Long Story(SFC)-長い話-
SAPPHIRE -16-
協会の中では人があちこちに転がっていた。
いかにも見習いの、と言った子達も何人かいるもののほとんどが協会にいつもいる要職についた人達だ。
苦悶の表情のままこときれている。それが一人や二人ではないのだ。
「―――!」
こみ上げる吐き気を抑えながら私は近くに転がるものを近くで見て唖然とした。
――――外傷が――なかった。
思ったより冷静で、ひどく吐き気を催さないのは血臭がしないかもしれない。血を流してはいない。
「どうなってるんだ!?」
私同様かけつけてきた魔道士仲間が驚愕の声で言う。
私は黙って首を横に振り奥の方も見に行く。
やはり倒れている人、人、人。
…協会にいた魔道士全員死亡、と言うのは残念ながらありえなくはない。
協会にいる魔道士が全員攻撃呪文を使えたか、と言うとそうではなくてむしろ逆。
理論を勉強するもの、研究するものがやはり多く、元々ここは平和な田舎町で率先して攻撃魔法を覚えようとするものは少ない。
そう言った意味では私は他とは違っていたのだけれど。
それはさておいて。
全員見た限り―――死因がわからない。
やはり誰一人外傷がない。
あえて言うのなら心臓麻痺を集団で起こしたような感じだ。もちろんそんなわけはないのだけれど。
伝染病?いやまさか。じゃあ誰かの起こした呪い?
頭の中で考えがぐるぐる回る。
そんな中誰かが言った言葉で私ははっとなった。
「誰もここの要職者は生き残ってないのかよ!?」
―――ルベウス……!!
次の瞬間私は協会を出て彼の家へと走り出していた。
嫌な、予感。
彼は正確には要職者ではない。けれども――――
ただ。ただ無事を祈って。私は家に到着した。
正確には研究室。彼の家は、店・家と並び、その家の横に目立たない様に、くっついて外に出入り口が有る。
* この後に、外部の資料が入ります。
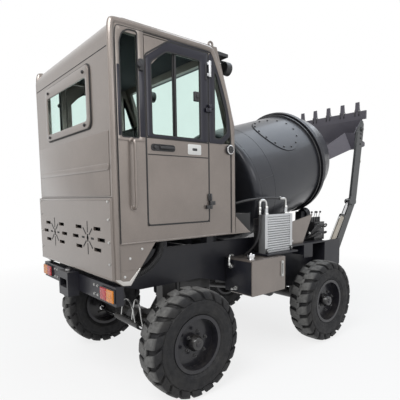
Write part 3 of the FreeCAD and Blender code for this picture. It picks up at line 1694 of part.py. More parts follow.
def make_spout(lip_x, bottom):
    """The pouring spout, an open channel that narrows from the bucket's lip to the drum's mouth."""
    plate = size("bucket_plate")
    lean_in = (size("spout_root_half_width") - "spout_top_half_width") / (size("spout_top_z") - bottom)
    tip_x = past_nose("spout_tip_x")
    ends = (
        (lip_x, bottom, size("spout_top_z") - bottom, size("spout_root_half_width")),
        (tip_x, size("spout_tip_z"), size("spout_tip_height"), size("spout_tip_half_width")),
    )
    outer = []
    inner = []
    for x, low, height, wide in ends:
        outer.append((x, trapezoid(wide, wide - height * lean_in, low, low + height)))
        inside = wide - plate * 1.1
        inner_low = inside - plate * lean_in
        inner_high = inside - (height + 30) * lean_in
        inner.append((x, trapezoid(inner_low, inner_high, low + plate, low + height + 30)))
    node("bucket_spout", cut("spout_whole", loft("spout_outer", outer), loft("spout_inner", inner)))


def trapezoid(low_half, high_half, low_z, high_z):
    return [(-low_half, low_z), (low_half, low_z), (high_half, high_z), (-high_half, high_z)]


def make_teeth(edge_x):
    """The teeth that stand on the cutting edge, each with a shank down the edge's outer face."""
    edge_face = edge_x + "bucket_edge_plate"
    top = size("bucket_edge_z")
    thick = size("tooth_thickness")
    points = [
        (edge_x - 4, top),
        (edge_face, top),
        (edge_face, top - "tooth_shank"),
        (edge_x - 4 + thick, top - "tooth_shank"),
        (edge_x - 4 + thick, top),
        (edge_x + 12, top + "tooth_height"),
        (edge_x + 4, top + "tooth_height"),
    ]
    count = SIZES["tooth_count"]
    teeth = []
    for number in range(count):
        middle = size("tooth_spacing") * (number - (count - 1) / 2)
        teeth.append(slab("tooth_%d" % number, points, middle - size("tooth_width") / 2, "tooth_width"))
    node("bucket_teeth", fuse("teeth_all", teeth))


# ---------------------------------------------------------------- build, check and export

make_wheels()
make_front_axle()
make_rear_axle()
make_knuckles()
make_steering_rod()
make_frame()
make_engine()
make_cab()
make_doors()
make_cab_fittings()
make_side_lamps()
make_panels()
make_rear_end()
make_side_equipment()
make_drum()
make_drum_drive()
make_rollers()
make_arms()
make_cylinders()
make_bucket()
document.recompute()

for item in document.Objects:
    if "Invalid" in item.State or "Error" in item.State:
        raise RuntimeError("%s could not be built" % item.Label)
for name, item in NODES.items():
    if item.Shape.isNull() or not item.Shape.isValid() or not item.Shape.Solids:
        raise RuntimeError("%s has no valid solid" % name)

os.makedirs("parts", exist_ok=True)
for name, item in NODES.items():
    item.Shape.exportStep("parts/%s.step" % name)
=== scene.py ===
# %% [markdown]
# # A self-loading concrete mixer, dressed for its portrait
#
# A self-loading mixer is a small truck that fills its own drum. The driver sits in a boxy cab at the
# back, the drum leans forward over the chassis, and a bucket on two cranked arms scoops up gravel and
# tips it into the drum's mouth. The main shapes come from a CAD model, so this lesson doesn't build
# them again. It gives every surface its finish and adds the small pieces that a CAD model leaves out:
# tyre blocks, bolts, gaskets, pipes, seams and lamps.
#
# Everything is in metres, in the CAD model's own frame. The mixer drives towards +X, its left side is
# at +Y, and it stands on the floor at z = 0.

# %% Load the CAD frame
import json
from math import asin, atan2, cos, degrees, hypot, radians, sin, tau

import bmesh
import bpy
from mathutils import Matrix, Quaternion, Vector


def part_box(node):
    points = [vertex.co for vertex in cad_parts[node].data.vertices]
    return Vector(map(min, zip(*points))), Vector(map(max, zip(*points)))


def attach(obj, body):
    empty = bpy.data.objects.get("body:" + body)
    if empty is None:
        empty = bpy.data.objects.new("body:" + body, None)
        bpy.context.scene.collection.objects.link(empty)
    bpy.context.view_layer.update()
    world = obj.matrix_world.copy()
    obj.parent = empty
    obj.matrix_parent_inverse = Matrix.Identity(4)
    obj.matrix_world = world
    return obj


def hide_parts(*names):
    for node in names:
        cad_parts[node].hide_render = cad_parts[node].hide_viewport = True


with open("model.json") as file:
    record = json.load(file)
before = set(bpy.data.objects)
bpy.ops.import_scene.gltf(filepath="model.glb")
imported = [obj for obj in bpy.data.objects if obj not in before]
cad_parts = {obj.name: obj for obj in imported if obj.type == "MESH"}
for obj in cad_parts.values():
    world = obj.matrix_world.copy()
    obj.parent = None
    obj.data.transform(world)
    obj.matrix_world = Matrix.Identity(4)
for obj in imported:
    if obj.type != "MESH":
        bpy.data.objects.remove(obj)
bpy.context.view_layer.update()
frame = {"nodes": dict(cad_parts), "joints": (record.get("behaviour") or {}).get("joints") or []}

nodes = frame["nodes"]

# %% [markdown]
# ## Where things are
#
# A dressed model only looks right if its small pieces sit exactly on the big ones, so no place is
# typed in twice. Each CAD node can tell its lowest and highest corner, and each joint knows the line
# that it turns about. The cells below ask them, and later cells build on the answers.

# %% Places read from the frame
def box(name):
    """The lowest and the highest corner of a CAD node."""
    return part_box(name)


def middle(name):
    low, high = box(name)
    return (low + high) / 2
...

ルベウスなら家の中にいる可能性より研究室にいる可能性の方が高いだろう。店は2・3日前に閉めている。
冷たい階段を急ぎ早で降りる。
中の明りが見えた。
「ルベウス!」
私はそう言うなり口元を手で抑えた。
目の前に広がるもの。
そして。
空間に広がる血臭に。
「……っ」
言葉にならなかった。
目の前の光景が信じられなかった。
広がる、赤。
その赤の中心に横たわるもの。
足が、震える。
うまく、歩けない。
何?
これは何?
「ル、ベ」
なんとか紡いだ言葉はそんな声にしかならなかった。
けれどもその声に。
「…う…」
彼が反応した。
生きてる。
まだ生きてる!
「ルベウス!」
少し我に返り私はルベウスに駆け寄った。
「……ミリ…ナ…?」
やはり相当ひどい傷。早く手当てしないと―――
「今すぐ治療呪文が使えるものを呼びます。じっとしていて」
こんな時に「治癒」しか使えない自分が悔しかった。
入り口に戻ろうとすると彼が一生懸命わたしに手を伸ばした。
「動かないで」
「…ミリーナ……」
それでも何か言いたそうな表情で彼は一生懸命動こうとする。
私はそれを聞こうと急ぎながらも顔を彼の傍に近づけた。
この状況に震えているのが自分でわかっていた。
彼は犯人の事でも言いたいのだろうかと思った。
けれども。彼が私の目を碧の目でまっすぐに見て言う言葉は違っていた。
「人を…嫌いに…ならないで」
――――え?
「何を言うの、今」
戸惑いながらも、咎めるように私は言った。
すると彼は苦笑して。ふっと力が抜けた様に伸ばしていた手を赤い海に溺れさせて目を閉じた。
「……ルベウス?」
「ミリーナ…!?」
回らない頭で私は地下から出てルベウスの家に行った。
ギウスが驚いたのは。
ルベウスに触った事でついた大量の血だったのか。
それとも。
私は倒れこむ様に力が抜けながらもその場でルベウスの事をギウスに伝えた。
ギウスは、嘘だとその言葉を繰り返し、私同様震えて、私を残して地下に降りて行った。
嘘だ。嘘だ嘘だ嘘だ嘘だ嘘だ嘘だ。
その言葉で嘘になってくれるのならどれだけ呟くだろうか。
ギウスが戻ってきた。
「なんで…兄ちゃんが……!?全く気づかなかった。今日は家におれずっといたのに……!」
悔しそうに言うギウス。
ギウスが気づいたところで、彼も同様殺されていた可能性が高いだろう。
………………………!!!
―――そのギウスの言葉にある事に気づいた。
ルベウスをこの状況で殺せる人物が―――いる。それも一人だけ。
そして魔道士協会で転がっていた死体に彼はいなかった。
「ミリーナ!?」
ギウスの声を無視して私は立ちあがり、外へと走り出した。